#### [Data shown]

________________________

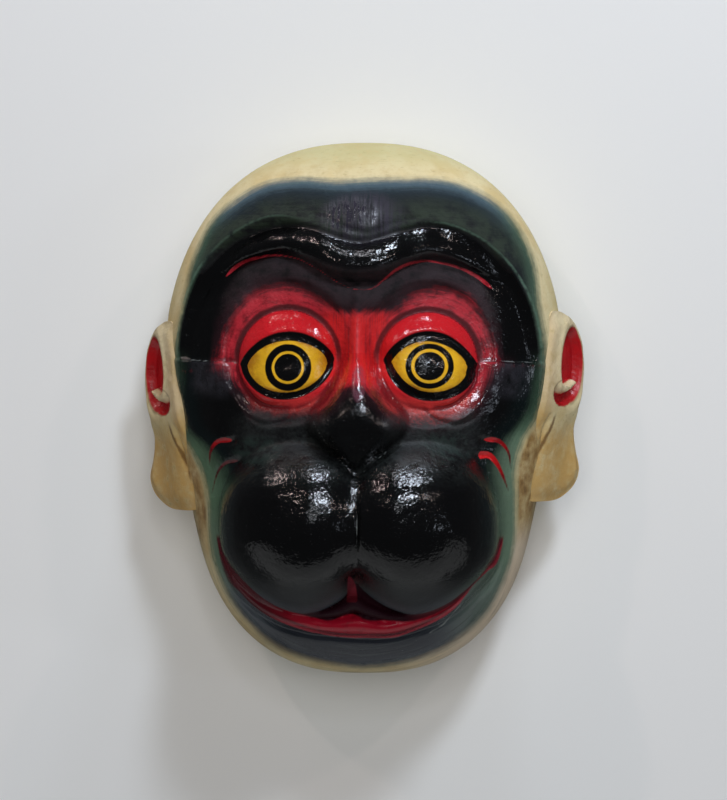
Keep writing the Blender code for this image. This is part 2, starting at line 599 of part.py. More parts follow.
def ground_cutter(collection):
    """Everything below the rim's plane is cut away, so the rim is flat."""
    bpy.ops.mesh.primitive_cube_add(size=2.0 * HEAD_HEIGHT)
    block = bpy.context.object
    block.name = "rim_plane_cutter"
    block.location.z = -HEAD_HEIGHT
    for owner in list(block.users_collection):
        owner.objects.unlink(block)
    collection.objects.link(block)
    return helper(block)


def centre_on_origin(objects, mask):
    """Puts the middle of the finished mask's box over the origin."""
    bpy.context.view_layer.update()
    finished = mask.evaluated_get(bpy.context.evaluated_depsgraph_get())
    corners = np.array([corner[:] for corner in finished.bound_box])
    middle = 0.5 * (corners.min(axis=0) + corners.max(axis=0))
    for obj in objects:
        for vertex in obj.data.vertices:
            vertex.co.x -= middle[0]
            vertex.co.y -= middle[1]


def main():
    for obj in list(bpy.data.objects):
        bpy.data.objects.remove(obj, do_unlink=True)
    parts = bpy.data.collections.new(COLLECTION)
    helpers = bpy.data.collections.new(HELPERS)
    bpy.context.scene.collection.children.link(parts)
    bpy.context.scene.collection.children.link(helpers)

    mask = shape_object("carved_mask", cube_points(HEAD_CELLS, SIDE_ROWS), head_shape, parts)
    flip_if_inside_out(mask)
    decimate(mask, HEAD_SHARE_KEPT)
    ears = []
    for name, side, lift in (("left_ear_form", -1, EAR_LIFTS[0]), ("right_ear_form", 1, EAR_LIFTS[1])):
        ear = helper(shape_object(name, cube_points(EAR_CELLS, EAR_ROWS), ear_shape(side, lift), helpers))
        flip_if_inside_out(ear)
        decimate(ear, EAR_SHARE_KEPT)
        combine(mask, ear, "UNION")
        ears.append(ear)
    hollow_grid = cube_points(HOLLOW_CELLS, HOLLOW_ROWS)
    hollow = helper(shape_object("hollow_form", hollow_grid, hollow_shape, helpers))
    flip_if_inside_out(hollow)
    combine(mask, hollow, "DIFFERENCE")
    combine(mask, ground_cutter(helpers), "DIFFERENCE")

    mask.data.materials.append(lacquer())
    mask.data.shade_smooth()
    mask.data.set_sharp_from_angle(angle=SHARP_ANGLE)
    centre_on_origin([mask, *ears, hollow], mask)


main()
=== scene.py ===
# Carved, painted and lacquered monkey mask, lying face up on its flat back rim.
# Metres, +Z out of the face, +Y to the crown, +X to the viewer's right.
# The carving is drawn in millimetres on a head 340 high, as in the solid part.

import math
from types import SimpleNamespace

import bpy
import numpy as np
from mathutils import Matrix, Vector


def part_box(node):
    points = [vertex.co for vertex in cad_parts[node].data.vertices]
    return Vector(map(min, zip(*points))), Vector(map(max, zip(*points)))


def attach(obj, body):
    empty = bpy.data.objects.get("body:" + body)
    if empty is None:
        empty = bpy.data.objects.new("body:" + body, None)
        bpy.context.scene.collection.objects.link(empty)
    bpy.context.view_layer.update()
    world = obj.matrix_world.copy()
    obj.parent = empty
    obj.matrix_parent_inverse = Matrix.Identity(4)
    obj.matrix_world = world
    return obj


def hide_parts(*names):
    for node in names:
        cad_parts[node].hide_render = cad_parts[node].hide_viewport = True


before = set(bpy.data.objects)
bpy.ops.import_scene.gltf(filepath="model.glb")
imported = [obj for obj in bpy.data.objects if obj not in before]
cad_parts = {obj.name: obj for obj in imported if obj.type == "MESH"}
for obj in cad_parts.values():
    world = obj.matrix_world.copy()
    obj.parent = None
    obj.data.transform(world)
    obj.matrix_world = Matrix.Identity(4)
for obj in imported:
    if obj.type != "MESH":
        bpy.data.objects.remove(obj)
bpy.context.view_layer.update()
maskLow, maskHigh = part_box("carved_mask")
print("frame loaded")

# camera and stage

view = {"lens": 105, "sensor": 36, "distance": 1.5, "aim": (0, 0.005, 0.05), "lean": 2.6, "far": 30}


def aimAlong(position, target, up):
    forward = (Vector(target) - Vector(position)).normalized()
    right = forward.cross(Vector(up)).normalized()
    over = right.cross(forward)
    turned = Matrix((right, over, -forward)).transposed().to_4x4()
    return Matrix.Translation(position) @ turned


def addToScene(obj):
    bpy.context.scene.collection.objects.link(obj)
    return obj


def makeCamera():
    camera = addToScene(bpy.data.objects.new("viewCamera", bpy.data.cameras.new("viewCamera")))
    camera.data.lens, camera.data.sensor_width = view["lens"], view["sensor"]
    camera.data.clip_end = view["far"]
    lean = math.radians(view["lean"])
    target = Vector(view["aim"])
    position = target + view["distance"] * Vector((math.sin(lean), 0, math.cos(lean)))
    camera.matrix_world = aimAlong(position, target, (0, 1, 0))
    bpy.context.scene.camera = camera


makeCamera()

# carving helpers


def ease(t):
    t = np.clip(t, 0, 1)
    return t * t * (3 - 2 * t)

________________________

#### [Exercise goal]
Exactly and only the lines from the line that contains "SIDE_ROWS), head_shape, parts)" through the line that contains "bpy.context.scene.collection.objects.link(empty)" are to be repeated as they stand.

#### [Answer below]
    mask = shape_object("carved_mask", cube_points(HEAD_CELLS, SIDE_ROWS), head_shape, parts)
    flip_if_inside_out(mask)
    decimate(mask, HEAD_SHARE_KEPT)
    ears = []
    for name, side, lift in (("left_ear_form", -1, EAR_LIFTS[0]), ("right_ear_form", 1, EAR_LIFTS[1])):
        ear = helper(shape_object(name, cube_points(EAR_CELLS, EAR_ROWS), ear_shape(side, lift), helpers))
        flip_if_inside_out(ear)
        decimate(ear, EAR_SHARE_KEPT)
        combine(mask, ear, "UNION")
        ears.append(ear)
    hollow_grid = cube_points(HOLLOW_CELLS, HOLLOW_ROWS)
    hollow = helper(shape_object("hollow_form", hollow_grid, hollow_shape, helpers))
    flip_if_inside_out(hollow)
    combine(mask, hollow, "DIFFERENCE")
    combine(mask, ground_cutter(helpers), "DIFFERENCE")

    mask.data.materials.append(lacquer())
    mask.data.shade_smooth()
    mask.data.set_sharp_from_angle(angle=SHARP_ANGLE)
    centre_on_origin([mask, *ears, hollow], mask)


main()
=== scene.py ===
# Carved, painted and lacquered monkey mask, lying face up on its flat back rim.
# Metres, +Z out of the face, +Y to the crown, +X to the viewer's right.
# The carving is drawn in millimetres on a head 340 high, as in the solid part.

import math
from types import SimpleNamespace

import bpy
import numpy as np
from mathutils import Matrix, Vector


def part_box(node):
    points = [vertex.co for vertex in cad_parts[node].data.vertices]
    return Vector(map(min, zip(*points))), Vector(map(max, zip(*points)))


def attach(obj, body):
    empty = bpy.data.objects.get("body:" + body)
    if empty is None:
        empty = bpy.data.objects.new("body:" + body, None)
        bpy.context.scene.collection.objects.link(empty)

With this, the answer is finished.